You cannot do this yourself and you should not try.

The formula for that balance between good security and cost should start with fundamental data and systems protection and include education, training and process hygiene, but any additional technology cost beyond the basic SIEM/SOC should likely not be required. Unless our information assets are so valuable or your systems integrity so necessary to provide continuity for a business model that produces significant returns daily to its shareholders or principals, it is unlikely that the most advanced cybersecurity technology will be required.

Supply and Demand

You don’t have to adopt the complete NIST RMF or hire a whole team of cybersecurity analysts. Even if you could find qualified candidates amid this deep and expanding gap between demand for skilled resources and available supply, you likely could not afford them or they more likely will not want to join your firm.

Why?

Because in any domain where demand far outstrips supply, it becomes a seller’s market and these particular sellers can call their own shots, which includes the desirability of their next employer. If you are ACH Foam Technologies in Kansas City, you can feel pretty sure that you will not be able to attract highly-skilled cybersecurity warriors.
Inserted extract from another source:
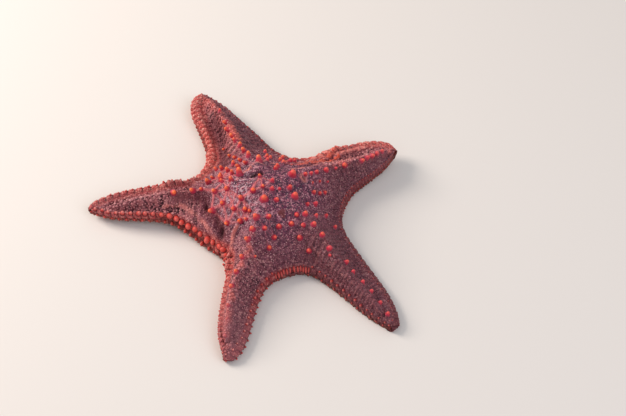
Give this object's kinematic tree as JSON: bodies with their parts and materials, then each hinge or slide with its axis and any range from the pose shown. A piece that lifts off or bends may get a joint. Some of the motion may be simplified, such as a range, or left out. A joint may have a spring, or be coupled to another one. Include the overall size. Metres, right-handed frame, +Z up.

But just a few small steps and minimal expense will move you way up the ladder of prevention.

Improving Outcomes

For a few thousand dollars a month (less than one headcount), a basic risk management framework and a renewed focus on people and process, most businesses will be able to improve their current state of readiness by 100% and reduce their exposure to future breach by 98%.

With the dawning of GDPR and CCPA-like regulatory requirements shuffling into place across the country, you will have to do all of this anyway just to comply, so you might as well just bite the bullet and do it now. In fact, choosing a provider who is an expert not just in cybersecurity management but has also unwoven the complexity around today’s compliance mandates will save you not just a lot of regulatory fine money, but also the headaches that go along with trying to figure out which end is up.

Two vectors with one stone is always a good deal.